“Love implies preference and preference demands sacrifice.” -Thomas Merton
It’s a very old piano. It’s tall, almost chin height, and hunkered down against the south wall. Made of dark, warm wood you need to touch each time you pass. You can almost hear its music if you pause near it, still echoing from decades of fingers gliding over the keys.
And it speaks of mystery as you strike a rich chord; do, mi, so. Our friends, the Parsleys, gave it to us on permanent loan after a disturbing water related mishap at their abode. They had received it from a relative who had in turn received it as partial payment on a debt. A moving life for such a weighty instrument.
Our living room is the chosen space for this admired object of music and it draws my gaze each time I come through our front door. Or at least it did. I must admit that now my gaze is drawn more to the three piece, toddler height, blue and gray, plastic drum set complete with shrill metal cymbal, black plastic stool and bass drum pedal that sets tucked quietly beneath the keyboard.
Quietly that is until Collin plops his skinny, three-year-old, back side down on that black plastic stool. That’s when the noise, er, uh, I mean, music begins.
His drum set was a gift from Nanny, my much beloved grand-mother-in-law. She really is a treasure to our family, sweet and nurturing with an ornery streak a little wider than my son’s new bass drum. When he opened the package on his birthday last week, I asked what I’d ever done to her.
I play a little on the piano, very little, but that never kept me from enjoying the few pieces I can tickle out of the ivories while singing blissfully along. The drum set does, however, keep me from it now. It sits partially under the keyboard, blocking the piano, so that Collin can play both instruments at once. It is quite a concert I can assure you and I’d gladly let you attend for the low, low price of promising to take the drums with you when you leave.
But I love him dearly. And this is the life I have preferred. And preference demands sacrifices of me. Daily sacrifices.
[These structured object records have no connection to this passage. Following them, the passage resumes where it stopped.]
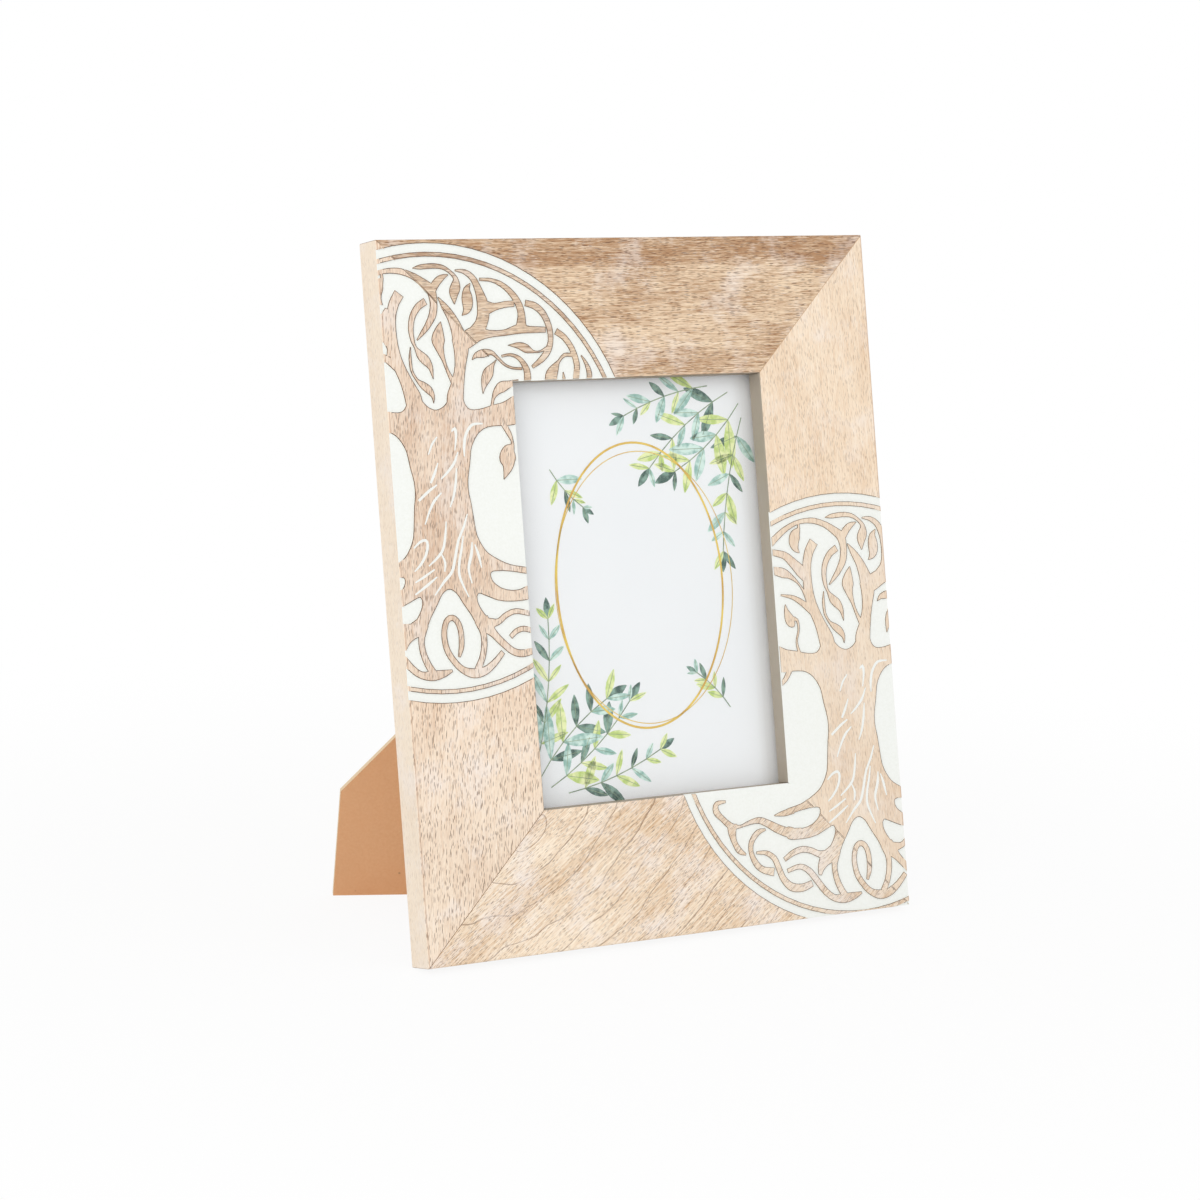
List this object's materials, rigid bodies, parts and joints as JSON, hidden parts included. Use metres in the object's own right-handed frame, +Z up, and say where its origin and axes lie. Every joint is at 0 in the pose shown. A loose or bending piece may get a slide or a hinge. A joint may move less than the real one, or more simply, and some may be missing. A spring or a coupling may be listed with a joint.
{
  "type": "picture frame",
  "caption": "Free-standing wooden picture frame with mitred whitewashed rails, two tree medallions carved and painted across its border, and a folding leg.",
  "frame": {"origin": "on the ground, under the middle of the standing object's bounding box", "axes": "+Z up, the frame's face looks along -Y and leans back 11.3 degrees, +X to the viewer's right"},
  "size_m": [0.236, 0.1304, 0.287],
  "materials": {
    "whitewashed_wood": "whitewashed, part painted",
    "clear_glass": "clear float glass",
    "printed_card": "printed, semi-matt",
    "brown_fibreboard": "bare fibreboard",
    "zinc_plated_steel": "zinc plated",
    "brass_plated_steel": "brass plated steel",
    "brass": "bright brass"
  },
  "bodies": {
    "frame": {"rail_top": "whitewashed_wood", "rail_bottom": "whitewashed_wood", "stile_left": "whitewashed_wood", "stile_right": "whitewashed_wood", "glass_pane": "clear_glass", "print_card": "printed_card", "backing_board": "brown_fibreboard", "hinge_board_leaf": "brass_plated_steel", "hinge_pin": "brass_plated_steel", "board_rivet_1": "brass", "board_rivet_2": "brass", "board_rivet_3": "brass", "corner_nail_1": "zinc_plated_steel", "corner_nail_2": "zinc_plated_steel", "corner_nail_3": "zinc_plated_steel", "corner_nail_4": "zinc_plated_steel", "corner_nail_5": "zinc_plated_steel", "corner_nail_6": "zinc_plated_steel", "corner_nail_7": "zinc_plated_steel", "corner_nail_8": "zinc_plated_steel", "button_bottom_screw": "brass", "button_top_screw": "brass", "button_left_low_screw": "brass", "button_left_high_screw": "brass", "button_right_low_screw": "brass", "button_right_high_screw": "brass"},
    "leg": {"easel_leg": "brown_fibreboard", "hinge_leg_leaf": "brass_plated_steel", "leg_rivet_1": "brass", "leg_rivet_2": "brass", "leg_rivet_3": "brass"},
    "button_bottom": {"button_bottom": "zinc_plated_steel"},
    "button_top": {"button_top": "zinc_plated_steel"},
    "button_left_low": {"button_left_low": "zinc_plated_steel"},
    "button_left_high": {"button_left_high": "zinc_plated_steel"},
    "button_right_low": {"button_right_low": "zinc_plated_steel"},
    "button_right_high": {"button_right_high": "zinc_plated_steel"}
  },
  "joints": [
    {"name": "leg_hinge", "type": "hinge", "parent": "frame", "child": "leg", "pos_m": [0.03, -0.02007, 0.14462], "axis": [0.7071, -0.1386, -0.6934], "range_deg": [-31, 0]},
    {"name": "button_bottom_turn", "type": "hinge", "parent": "frame", "child": "button_bottom", "pos_m": [0, -0.04104, 0.04684], "axis": [0, 0.9806, -0.1959], "continuous": true},
    {"name": "button_top_turn", "type": "hinge", "parent": "frame", "child": "button_top", "pos_m": [0, -0.00303, 0.23708], "axis": [0, 0.9806, -0.1959], "continuous": true},
    {"name": "button_left_low_turn", "type": "hinge", "parent": "frame", "child": "button_left_low", "pos_m": [-0.072, -0.03085, 0.09783], "axis": [0, 0.9806, -0.1959], "continuous": true},
    {"name": "button_left_high_turn", "type": "hinge", "parent": "frame", "child": "button_left_high", "pos_m": [-0.072, -0.01224, 0.19099], "axis": [0, 0.9806, -0.1959], "continuous": true},
    {"name": "button_right_low_turn", "type": "hinge", "parent": "frame", "child": "button_right_low", "pos_m": [0.072, -0.03085, 0.09783], "axis": [0, 0.9806, -0.1959], "continuous": true},
    {"name": "button_right_high_turn", "type": "hinge", "parent": "frame", "child": "button_right_high", "pos_m": [0.072, -0.01224, 0.19099], "axis": [0, 0.9806, -0.1959], "continuous": true}
  ]
}
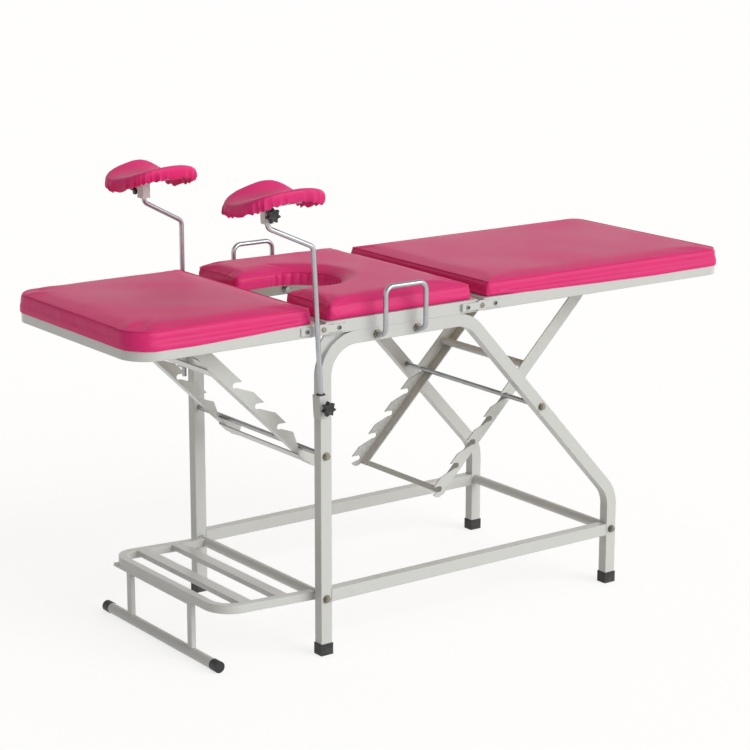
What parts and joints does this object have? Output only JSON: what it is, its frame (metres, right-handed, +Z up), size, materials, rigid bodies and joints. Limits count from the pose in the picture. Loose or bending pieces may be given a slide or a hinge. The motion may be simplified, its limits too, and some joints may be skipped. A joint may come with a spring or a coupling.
{
  "type": "gynaecological examination table",
  "caption": "Three-section padded examination table on a white tube frame, with drop leg section, lifting back, notched struts, fold-up step and two swivelling knee rests.",
  "frame": {"origin": "middle of the whole object's footprint, at the floor", "axes": "+X from the foot end to the head end, +Z up, -Y the left side of a patient with the head at +X"},
  "size_m": [1.756, 0.7472, 1.1348],
  "materials": {
    "white_enamel": "gloss off-white enamel",
    "chrome": "bright chrome plate",
    "black_plastic": "moulded black plastic",
    "pink_leather": "pink artificial leather",
    "plywood": "plywood",
    "dark_steel": "dark plated steel rod",
    "zinc": "zinc plated",
    "rubber": "black rubber"
  },
  "bodies": {
    "base": {"left_side_frame": "white_enamel", "right_side_frame": "white_enamel", "lower_rails": "white_enamel", "rear_cross_tube": "white_enamel", "frame_gussets": "white_enamel", "rubber_feet": "rubber", "front_locking_rod": "dark_steel", "rear_locking_rod": "dark_steel", "frame_bolts": "zinc", "seat_frame": "white_enamel", "seat_board": "plywood", "seat_cushion": "pink_leather", "left_hand_grip": "chrome", "right_hand_grip": "chrome", "hand_grip_nuts": "chrome", "fixed_hinge_leaves": "white_enamel", "hinge_pins": "zinc", "left_rod_socket": "white_enamel", "right_rod_socket": "white_enamel", "step_pivot_bolts": "zinc"},
    "leg_section": {"leg_frame": "white_enamel", "leg_board": "plywood", "leg_cushion": "pink_leather", "leg_hinge_leaves": "white_enamel", "leg_strut_bracket": "white_enamel"},
    "leg_strut": {"left_leg_strut_arm": "white_enamel", "right_leg_strut_arm": "white_enamel", "leg_strut_ties": "white_enamel"},
    "back_section": {"back_frame": "white_enamel", "back_board": "plywood", "back_cushion": "pink_leather", "back_hinge_leaves": "white_enamel", "back_strut_bracket": "white_enamel"},
    "back_strut": {"left_back_strut_arm": "white_enamel", "right_back_strut_arm": "white_enamel", "back_strut_ties": "white_enamel", "back_strut_spreader": "white_enamel"},
    "step": {"step_frame": "white_enamel", "step_slats": "white_enamel", "step_pivot_tube": "white_enamel", "step_stand": "white_enamel", "step_foot_bar": "white_enamel", "step_caps": "rubber"},
    "left_rod_bush": {"left_rod_bush": "black_plastic"},
    "left_holder": {"left_holder_rod": "chrome"},
    "left_lower_knob": {"left_lower_knob": "black_plastic"},
    "left_knee_rest": {"left_pad_socket": "white_enamel", "left_knee_plate": "white_enamel", "left_knee_pad": "pink_leather"},
    "left_upper_knob": {"left_upper_knob": "black_plastic"},
    "right_rod_bush": {"right_rod_bush": "black_plastic"},
    "right_holder": {"right_holder_rod": "chrome"},
    "right_lower_knob": {"right_lower_knob": "black_plastic"},
    "right_knee_rest": {"right_pad_socket": "white_enamel", "right_knee_plate": "white_enamel", "right_knee_pad": "pink_leather"},
    "right_upper_knob": {"right_upper_knob": "black_plastic"}
  },
  "joints": [
    {"name": "leg_hinge", "type": "hinge", "parent": "base", "child": "leg_section", "pos_m": [-0.387, 0, 0.787], "axis": [0, -1, 0], "range_deg": [0, 57]},
    {"name": "leg_strut_pivot", "type": "hinge", "parent": "leg_section", "child": "leg_strut", "pos_m": [-0.6616, 0, 0.76], "axis": [0, -1, 0], "range_deg": [-57, 0]},
    {"name": "back_hinge", "type": "hinge", "parent": "base", "child": "back_section", "pos_m": [0.073, 0, 0.787], "axis": [0, -1, 0], "range_deg": [0, 58]},
    {"name": "back_strut_pivot", "type": "hinge", "parent": "back_section", "child": "back_strut", "pos_m": [0.524, 0, 0.76], "axis": [0, -1, 0], "range_deg": [0, 31]},
    {"name": "step_fold", "type": "hinge", "parent": "base", "child": "step", "pos_m": [-0.378, 0, 0.139], "axis": [0, 1, 0], "range_deg": [0, 80]},
    {"name": "left_holder_swivel", "type": "hinge", "parent": "base", "child": "left_rod_bush", "pos_m": [-0.402, -0.306, 0.612], "axis": [-0.0541, 0, 0.9985], "range_deg": [-70, 70]},
    {"name": "left_holder_slide", "type": "slide", "parent": "left_rod_bush", "child": "left_holder", "axis": [-0.0541, 0, 0.9985], "range_m": [-0.03, 0.02]},
    {"name": "left_pad_swivel", "type": "hinge", "parent": "left_holder", "child": "left_knee_rest", "pos_m": [-0.53606, -0.29512, 1.03537], "axis": [-0.0541, 0, 0.9985], "range_deg": [-60, 60]},
    {"name": "left_lower_knob_turn", "type": "hinge", "parent": "base", "child": "left_lower_knob", "pos_m": [-0.402, -0.326, 0.612], "axis": [0, -1, 0], "range_deg": [0, 360]},
    {"name": "left_upper_knob_turn", "type": "hinge", "parent": "left_knee_rest", "child": "left_upper_knob", "pos_m": [-0.53977, -0.31502, 1.06772], "axis": [-0.0974, -0.9952, -0.0053], "range_deg": [0, 360]},
    {"name": "right_holder_swivel", "type": "hinge", "parent": "base", "child": "right_rod_bush", "pos_m": [-0.394, 0.306, 0.612], "axis": [0, 0, 1], "range_deg": [-70, 70]},
    {"name": "right_holder_slide", "type": "slide", "parent": "right_rod_bush", "child": "right_holder", "axis": [0, 0, 1], "range_m": [0, 0.05]},
    {"name": "right_pad_swivel", "type": "hinge", "parent": "right_holder", "child": "right_knee_rest", "pos_m": [-0.50497, 0.29512, 1.011], "axis": [0, 0, 1], "range_deg": [-60, 60]},
    {"name": "right_lower_knob_turn", "type": "hinge", "parent": "base", "child": "right_lower_knob", "pos_m": [-0.394, 0.326, 0.612], "axis": [0, 1, 0], "range_deg": [0, 360]},
    {"name": "right_upper_knob_turn", "type": "hinge", "parent": "right_knee_rest", "child": "right_upper_knob", "pos_m": [-0.50692, 0.31502, 1.0435], "axis": [-0.0976, 0.9952, 0], "range_deg": [0, 360]}
  ],
  "couplings": [
    {"joint": "leg_strut_pivot", "follows": "leg_hinge", "ratio": -1},
    {"joint": "back_strut_pivot", "follows": "back_hinge", "ratio": 0.53}
  ]
}
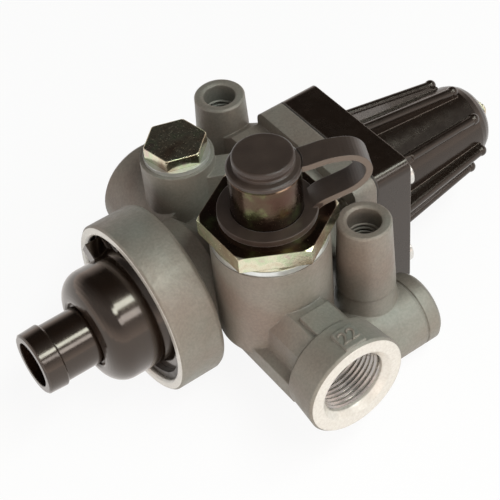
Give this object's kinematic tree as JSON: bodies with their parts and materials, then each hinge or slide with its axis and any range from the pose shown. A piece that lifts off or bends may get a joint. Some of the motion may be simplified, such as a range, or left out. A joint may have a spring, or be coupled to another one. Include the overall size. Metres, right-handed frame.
{
  "type": "compressed-air brake pressure regulator",
  "caption": "Compressed-air brake pressure regulator with a domed exhaust nozzle, threaded ports, a ribbed spring cover and a capped tyre-inflation connector.",
  "frame": {"origin": "midway between the two mounting threads, on their machined faces", "axes": "+Z out of the mounting threads, +X along the main axis from the exhaust nozzle to the ribbed spring cover, the front supply port faces -Y"},
  "size_m": [0.1728, 0.1102, 0.0866],
  "materials": {
    "cast_aluminium": "die-cast, dull, with bright machined faces",
    "turned_aluminium": "turned, satin",
    "soft_aluminium": "bright, soft washer",
    "black_plastic": "glossy moulded black",
    "black_cover": "glossy black paint on a casting",
    "spring_steel": "phosphated, dark",
    "spring_wire": "drawn wire, bright",
    "bright_steel": "bright zinc plate",
    "zinc_yellow": "yellow chromated zinc plate",
    "valve_brass": "turned, satin",
    "seal_rubber": "matte black",
    "cap_rubber": "matte brown-black"
  },
  "bodies": {
    "valve": {"valve_body": "cast_aluminium", "retaining_ring": "spring_steel", "exhaust_housing": "black_plastic", "housing_seal": "seal_rubber", "exhaust_valve_spring": "spring_wire", "governor_spring": "spring_wire", "cover_gasket": "seal_rubber", "spring_cover": "black_cover", "cover_screw_1": "bright_steel", "cover_screw_2": "bright_steel", "cover_screw_3": "bright_steel", "cover_screw_4": "bright_steel", "hex_plug": "zinc_yellow", "plug_washer": "soft_aluminium", "check_valve_spring": "spring_wire", "inflation_connector": "zinc_yellow", "connector_washer": "soft_aluminium", "plunger_spring": "spring_wire", "cap_strap": "cap_rubber"},
    "unloader": {"exhaust_valve": "valve_brass", "valve_facing": "seal_rubber", "unloader_piston": "turned_aluminium", "unloader_piston_seal": "seal_rubber"},
    "governor": {"governor_piston": "turned_aluminium", "governor_piston_seal": "seal_rubber"},
    "seat": {"spring_seat": "turned_aluminium"},
    "adjuster": {"adjusting_screw": "zinc_yellow"},
    "nut": {"lock_nut": "zinc_yellow"},
    "check": {"check_valve": "valve_brass"},
    "plunger": {"inflation_plunger": "valve_brass"},
    "cap": {"dust_cap": "cap_rubber"}
  },
  "joints": [
    {"name": "unloader_slide", "type": "slide", "parent": "valve", "child": "unloader", "axis": [-1, 0, 0], "range_m": [0, 0.003], "stiffness_N_per_m": 600, "springref_m": -0.004, "deforming": ["exhaust_valve_spring"]},
    {"name": "governor_slide", "type": "slide", "parent": "valve", "child": "governor", "axis": [1, 0, 0], "range_m": [0, 0.003], "stiffness_N_per_m": 1500, "springref_m": -0.006, "deforming": ["governor_spring"]},
    {"name": "seat_advance", "type": "slide", "parent": "valve", "child": "seat", "axis": [1, 0, 0], "range_m": [-0.002, 0.002], "deforming": ["governor_spring"]},
    {"name": "adjuster_turn", "type": "hinge", "parent": "seat", "child": "adjuster", "pos_m": [0.0734, 0, -0.0262], "axis": [1, 0, 0], "range_deg": [-722, 722]},
    {"name": "lock_nut_turn", "type": "hinge", "parent": "valve", "child": "nut", "pos_m": [0.0754, 0, -0.0262], "axis": [1, 0, 0], "continuous": true},
    {"name": "check_slide", "type": "slide", "parent": "valve", "child": "check", "axis": [0, 0, 1], "range_m": [0, 0.003], "stiffness_N_per_m": 200, "springref_m": -0.003, "deforming": ["check_valve_spring"]},
    {"name": "plunger_slide", "type": "slide", "parent": "valve", "child": "plunger", "axis": [0, 0, -1], "range_m": [0, 0.004], "stiffness_N_per_m": 300, "springref_m": -0.003, "deforming": ["plunger_spring"]},
    {"name": "cap_pull", "type": "slide", "parent": "valve", "child": "cap", "axis": [0, 0, 1], "range_m": [0, 0.009], "deforming": ["cap_strap"]}
  ],
  "couplings": [
    {"joint": "adjuster_turn", "follows": "seat_advance", "rad_per_m": 6283.2}
  ]
}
When I preferred my wife over all women, I sacrificed the right to pursue any others. Now, mind you, aside from my wife, there may not have been many others willing to bravely take on a project such as me, but that is a small detail. The point is I chose to love her because I preferred her and the sacrifices began.
We decided to start a family with which to share our love. Collin was born and I loved him at first sight in this new, desperate, fresh way that only a father loves his son, his own little creation. I preferred his presence over his absence and new sacrifices began.
It’s not very often my right anymore to sit quietly at the old, inviting piano, humming a tune. I sacrificed that right to a skinny little boy sitting on a plastic stool, one hand banging a cymbal and one foot keeping that bass beat.
And now our daughter, Elsa, has joined our family and the sacrifices begin afresh. But she has been loved, preferred and now her presence demands it of me.
I think some of us have forgotten how to sacrifice. I think we’ve grown accustomed to the faces around us; our spouses, our children, our lives. And in this monotonous familiarity, we’ve lost sight of our preferences. And then new faces or activities look appealing, promising new thrills.
And we take back up our rights as you-can’t-tell-me-what-to-do individuals and throw our sacrifices of love out with last year’s wrapping paper. The sparkle is gone, the gift revealed and used up. Out goes our preference for love and we choose to prefer ourselves over sacrifice.
But there’s a strange emptiness in living for yourself. A void that is unwilling to be filled with anything selfish. Oh, you can keep trying to fill that nagging hole with things that you claim are your right to have but they’ll just fall through. No, you can’t fill it. It must be filled by someone else. Someone that you have preferred. And someone that demands your sacrifice: God, family, friends.
So I’m calling you to a higher road. A new year of sacrifice. Remember your first loves. Remember that your preferences by their very nature force you to exclude other choices that could consume your energy, time, money and emotions. Bravery is what I want from you. Courage in the face of sacrifice. And a knowledge that only in emptying yourself can you truly be filled.
I’m enjoying my sacrifice. I rub a small, brown haired head about key board height to a piano, perched on a black plastic stool. I sit for the concert. I can hear the music now. And I prefer his music over my own.